— START —
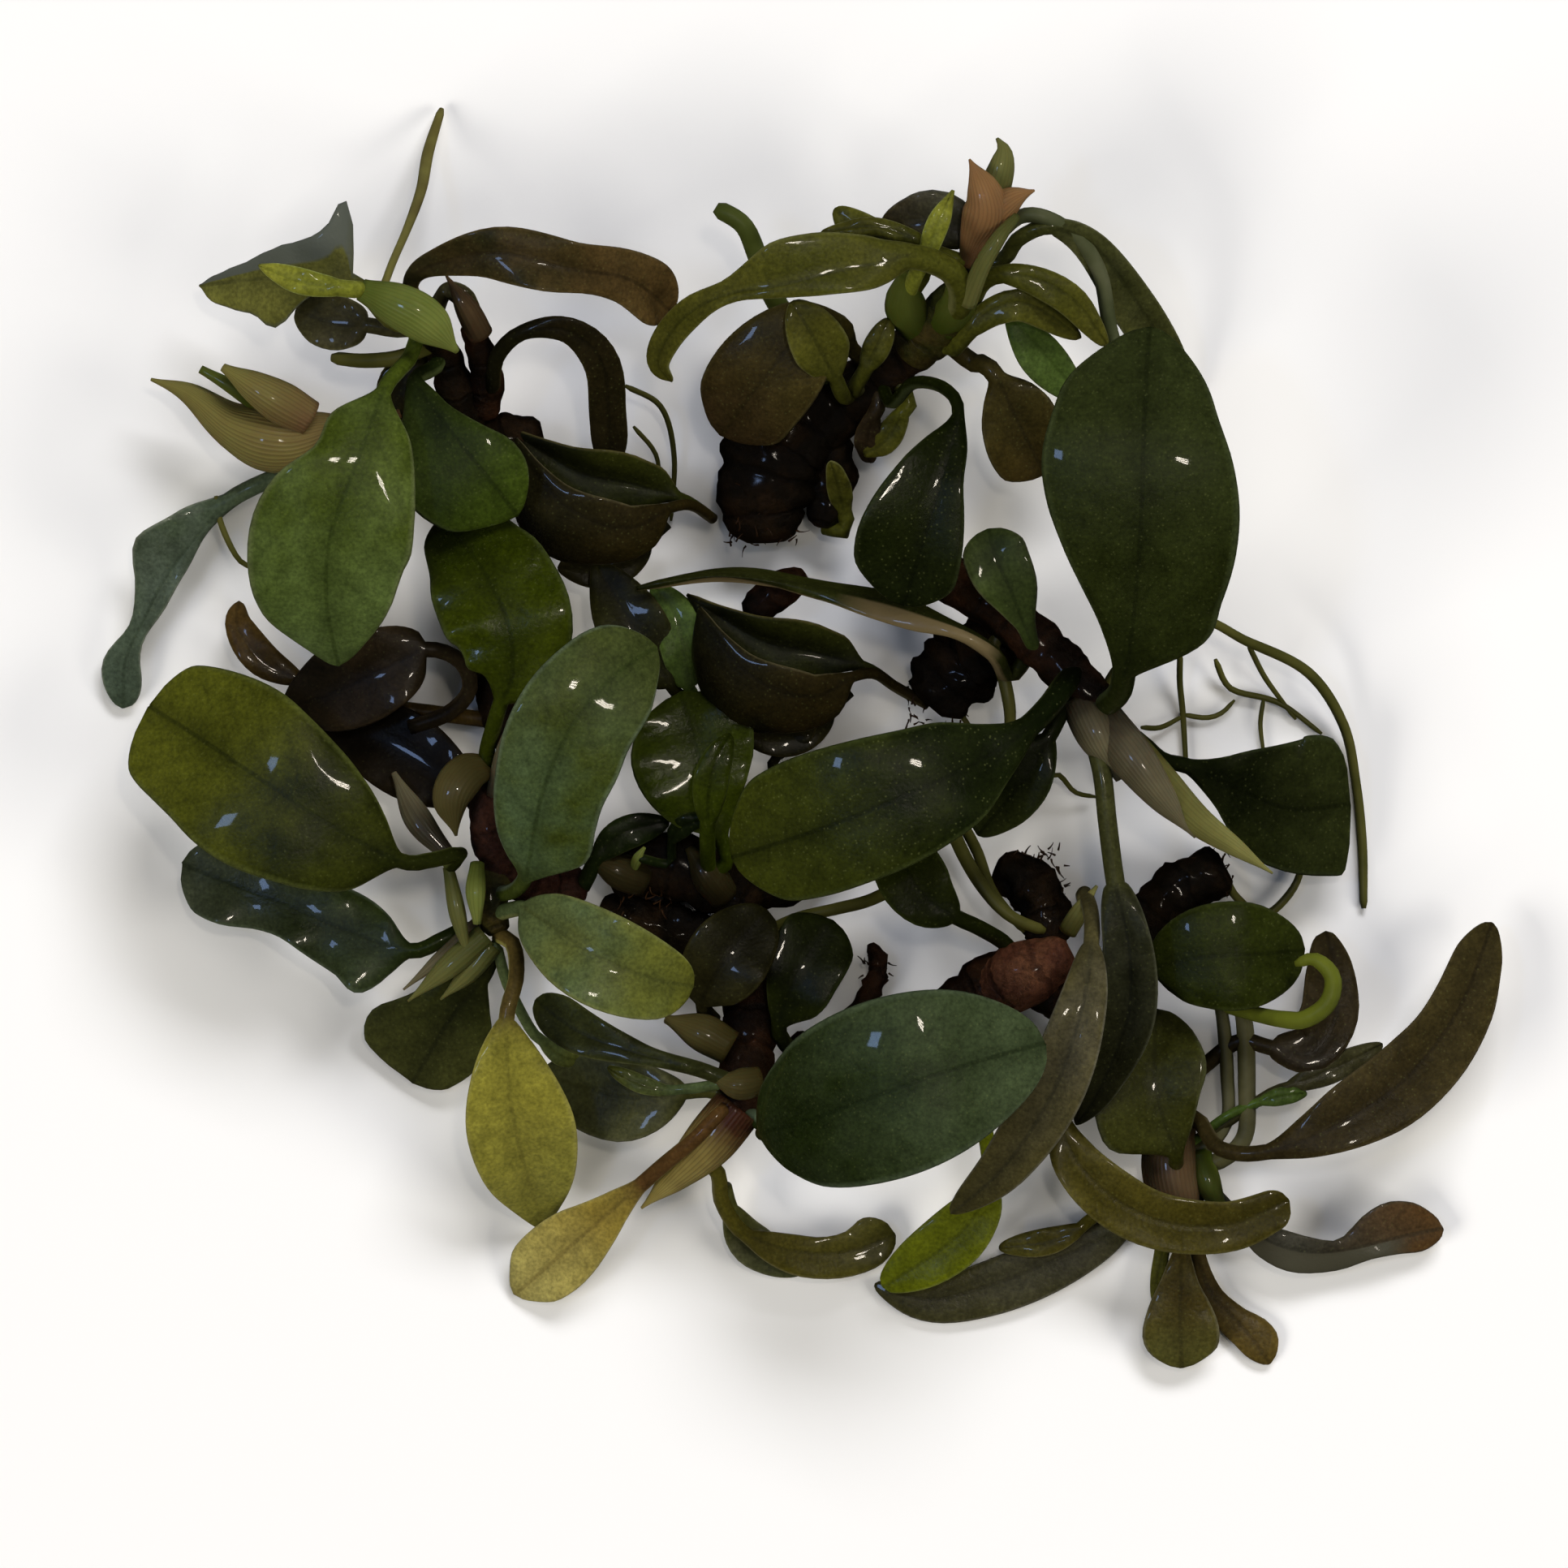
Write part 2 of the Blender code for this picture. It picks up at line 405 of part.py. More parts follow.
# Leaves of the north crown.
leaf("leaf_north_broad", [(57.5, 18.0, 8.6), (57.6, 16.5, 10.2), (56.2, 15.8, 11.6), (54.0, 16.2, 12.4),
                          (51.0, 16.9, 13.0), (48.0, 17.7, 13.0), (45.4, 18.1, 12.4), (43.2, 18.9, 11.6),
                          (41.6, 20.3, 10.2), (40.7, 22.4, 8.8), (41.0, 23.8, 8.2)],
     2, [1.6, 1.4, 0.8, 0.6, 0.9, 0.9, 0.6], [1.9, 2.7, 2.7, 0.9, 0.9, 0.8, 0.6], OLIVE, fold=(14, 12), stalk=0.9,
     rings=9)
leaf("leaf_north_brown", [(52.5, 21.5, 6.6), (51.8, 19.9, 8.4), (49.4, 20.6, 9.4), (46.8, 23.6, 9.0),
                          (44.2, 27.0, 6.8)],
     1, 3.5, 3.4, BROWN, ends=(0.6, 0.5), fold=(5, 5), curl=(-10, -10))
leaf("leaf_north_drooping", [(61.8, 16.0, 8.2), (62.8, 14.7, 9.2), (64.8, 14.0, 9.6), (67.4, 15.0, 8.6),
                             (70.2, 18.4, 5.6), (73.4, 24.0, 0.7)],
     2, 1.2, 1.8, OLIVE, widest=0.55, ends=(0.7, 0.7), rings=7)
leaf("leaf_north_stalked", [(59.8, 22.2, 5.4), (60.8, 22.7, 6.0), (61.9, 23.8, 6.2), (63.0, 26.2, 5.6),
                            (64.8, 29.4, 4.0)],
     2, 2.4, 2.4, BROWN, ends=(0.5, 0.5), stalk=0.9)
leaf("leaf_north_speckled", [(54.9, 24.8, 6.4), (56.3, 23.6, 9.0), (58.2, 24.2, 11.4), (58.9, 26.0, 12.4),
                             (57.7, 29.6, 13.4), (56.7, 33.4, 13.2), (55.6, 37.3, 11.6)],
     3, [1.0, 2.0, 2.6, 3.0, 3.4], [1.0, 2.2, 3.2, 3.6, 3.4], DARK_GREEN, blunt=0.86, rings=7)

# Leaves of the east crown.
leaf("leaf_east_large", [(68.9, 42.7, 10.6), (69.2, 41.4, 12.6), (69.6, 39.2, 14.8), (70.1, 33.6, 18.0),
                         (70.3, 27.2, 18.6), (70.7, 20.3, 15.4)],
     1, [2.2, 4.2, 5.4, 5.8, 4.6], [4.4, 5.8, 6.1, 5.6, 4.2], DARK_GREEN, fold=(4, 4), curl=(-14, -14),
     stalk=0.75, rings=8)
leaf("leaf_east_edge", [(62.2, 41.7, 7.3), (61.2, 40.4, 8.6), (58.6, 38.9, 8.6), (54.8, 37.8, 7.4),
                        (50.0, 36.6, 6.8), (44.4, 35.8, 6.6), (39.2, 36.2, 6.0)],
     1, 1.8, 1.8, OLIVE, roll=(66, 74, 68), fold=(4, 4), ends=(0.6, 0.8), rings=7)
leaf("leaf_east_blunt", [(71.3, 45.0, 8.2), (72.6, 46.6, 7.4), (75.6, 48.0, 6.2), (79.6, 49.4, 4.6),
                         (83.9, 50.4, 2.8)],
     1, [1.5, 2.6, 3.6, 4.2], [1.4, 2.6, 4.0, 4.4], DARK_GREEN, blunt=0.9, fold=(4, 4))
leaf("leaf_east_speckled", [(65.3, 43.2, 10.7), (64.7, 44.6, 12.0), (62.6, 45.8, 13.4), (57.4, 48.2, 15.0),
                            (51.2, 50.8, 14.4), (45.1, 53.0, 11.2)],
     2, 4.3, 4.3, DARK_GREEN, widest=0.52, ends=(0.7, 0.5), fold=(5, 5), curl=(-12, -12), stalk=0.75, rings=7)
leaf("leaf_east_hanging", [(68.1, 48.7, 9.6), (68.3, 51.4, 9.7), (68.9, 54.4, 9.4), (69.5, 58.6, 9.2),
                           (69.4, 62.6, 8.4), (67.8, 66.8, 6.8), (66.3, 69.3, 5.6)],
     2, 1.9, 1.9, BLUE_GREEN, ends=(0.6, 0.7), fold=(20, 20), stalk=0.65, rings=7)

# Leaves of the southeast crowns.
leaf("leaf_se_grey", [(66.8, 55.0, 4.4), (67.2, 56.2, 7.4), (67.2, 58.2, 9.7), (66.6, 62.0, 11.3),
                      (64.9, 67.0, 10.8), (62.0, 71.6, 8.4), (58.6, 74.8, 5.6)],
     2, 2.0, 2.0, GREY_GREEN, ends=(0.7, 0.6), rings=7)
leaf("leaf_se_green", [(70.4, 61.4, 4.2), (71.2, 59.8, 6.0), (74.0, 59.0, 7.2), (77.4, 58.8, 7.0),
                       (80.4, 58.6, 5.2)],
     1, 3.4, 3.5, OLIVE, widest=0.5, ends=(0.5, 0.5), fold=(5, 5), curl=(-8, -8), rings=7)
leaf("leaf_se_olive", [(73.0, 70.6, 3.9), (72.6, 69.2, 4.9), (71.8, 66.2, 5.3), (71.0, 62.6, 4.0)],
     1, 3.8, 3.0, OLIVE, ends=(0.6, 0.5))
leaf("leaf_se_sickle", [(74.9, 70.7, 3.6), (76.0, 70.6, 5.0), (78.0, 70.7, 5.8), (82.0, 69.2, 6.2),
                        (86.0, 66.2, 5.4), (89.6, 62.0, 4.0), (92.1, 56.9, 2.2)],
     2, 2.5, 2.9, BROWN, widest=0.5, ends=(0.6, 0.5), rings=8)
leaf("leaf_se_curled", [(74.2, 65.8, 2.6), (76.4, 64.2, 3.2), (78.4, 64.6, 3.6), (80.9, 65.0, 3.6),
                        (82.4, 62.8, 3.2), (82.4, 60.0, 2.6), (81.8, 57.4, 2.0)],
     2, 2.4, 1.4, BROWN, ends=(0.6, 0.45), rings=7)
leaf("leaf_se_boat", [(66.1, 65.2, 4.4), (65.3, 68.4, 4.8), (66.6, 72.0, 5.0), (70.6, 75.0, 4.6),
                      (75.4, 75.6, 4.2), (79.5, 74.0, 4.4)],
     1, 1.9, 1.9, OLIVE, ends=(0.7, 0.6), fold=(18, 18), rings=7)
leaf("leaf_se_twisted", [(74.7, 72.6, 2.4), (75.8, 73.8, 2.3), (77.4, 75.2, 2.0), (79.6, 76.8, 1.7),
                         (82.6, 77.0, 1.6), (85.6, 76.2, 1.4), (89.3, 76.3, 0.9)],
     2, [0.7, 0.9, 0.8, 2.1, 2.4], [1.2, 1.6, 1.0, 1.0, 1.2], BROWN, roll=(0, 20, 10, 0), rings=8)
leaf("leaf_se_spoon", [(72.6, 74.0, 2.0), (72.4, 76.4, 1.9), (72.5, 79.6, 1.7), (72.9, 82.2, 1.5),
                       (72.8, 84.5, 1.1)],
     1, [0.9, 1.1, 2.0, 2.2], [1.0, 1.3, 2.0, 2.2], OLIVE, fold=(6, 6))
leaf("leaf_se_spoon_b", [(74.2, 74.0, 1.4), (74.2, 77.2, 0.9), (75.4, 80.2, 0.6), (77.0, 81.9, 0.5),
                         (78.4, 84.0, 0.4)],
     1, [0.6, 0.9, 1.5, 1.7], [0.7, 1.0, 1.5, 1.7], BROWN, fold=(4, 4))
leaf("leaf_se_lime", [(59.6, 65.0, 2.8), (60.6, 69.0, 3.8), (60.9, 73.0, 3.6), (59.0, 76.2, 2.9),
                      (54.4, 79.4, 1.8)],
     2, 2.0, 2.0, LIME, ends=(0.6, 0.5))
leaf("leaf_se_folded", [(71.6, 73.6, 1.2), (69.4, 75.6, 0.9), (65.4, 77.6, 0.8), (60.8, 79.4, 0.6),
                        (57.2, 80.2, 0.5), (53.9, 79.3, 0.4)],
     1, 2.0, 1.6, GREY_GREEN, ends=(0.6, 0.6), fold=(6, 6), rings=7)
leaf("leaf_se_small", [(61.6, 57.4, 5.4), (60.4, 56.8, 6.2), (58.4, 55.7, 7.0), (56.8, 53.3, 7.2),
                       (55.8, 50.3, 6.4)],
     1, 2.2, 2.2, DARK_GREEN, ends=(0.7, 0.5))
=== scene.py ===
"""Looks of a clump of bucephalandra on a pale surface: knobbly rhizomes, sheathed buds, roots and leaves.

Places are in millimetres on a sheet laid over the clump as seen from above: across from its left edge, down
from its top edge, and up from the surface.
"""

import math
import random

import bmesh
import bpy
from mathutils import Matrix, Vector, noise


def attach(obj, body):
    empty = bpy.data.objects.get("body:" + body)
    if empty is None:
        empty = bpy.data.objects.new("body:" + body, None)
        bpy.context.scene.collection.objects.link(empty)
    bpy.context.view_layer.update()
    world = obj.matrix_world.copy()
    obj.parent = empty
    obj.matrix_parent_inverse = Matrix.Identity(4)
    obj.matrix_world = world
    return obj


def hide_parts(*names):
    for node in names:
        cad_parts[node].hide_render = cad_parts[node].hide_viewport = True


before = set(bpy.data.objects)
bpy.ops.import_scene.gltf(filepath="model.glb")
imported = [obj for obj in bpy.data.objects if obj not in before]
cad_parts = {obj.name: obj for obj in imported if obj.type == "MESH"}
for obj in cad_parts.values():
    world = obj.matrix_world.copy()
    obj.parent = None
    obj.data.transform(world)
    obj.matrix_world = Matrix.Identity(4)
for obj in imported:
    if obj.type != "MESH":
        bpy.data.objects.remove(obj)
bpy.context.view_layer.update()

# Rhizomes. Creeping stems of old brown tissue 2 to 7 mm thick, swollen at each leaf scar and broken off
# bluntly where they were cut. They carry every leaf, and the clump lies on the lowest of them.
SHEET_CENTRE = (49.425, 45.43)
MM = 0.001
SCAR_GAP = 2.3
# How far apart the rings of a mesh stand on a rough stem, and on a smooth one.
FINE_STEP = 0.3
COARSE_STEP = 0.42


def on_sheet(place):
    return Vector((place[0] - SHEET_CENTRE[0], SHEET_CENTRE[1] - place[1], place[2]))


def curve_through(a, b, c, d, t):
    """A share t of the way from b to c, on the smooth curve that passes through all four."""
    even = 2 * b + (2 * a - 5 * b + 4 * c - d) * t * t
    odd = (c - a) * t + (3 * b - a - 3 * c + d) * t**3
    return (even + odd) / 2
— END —
Task to carry out >> Write out each line of the data that holds the string "objects".

Expected answer >>
    empty = bpy.data.objects.get("body:" + body)
        empty = bpy.data.objects.new("body:" + body, None)
        bpy.context.scene.collection.objects.link(empty)
before = set(bpy.data.objects)
imported = [obj for obj in bpy.data.objects if obj not in before]
        bpy.data.objects.remove(obj)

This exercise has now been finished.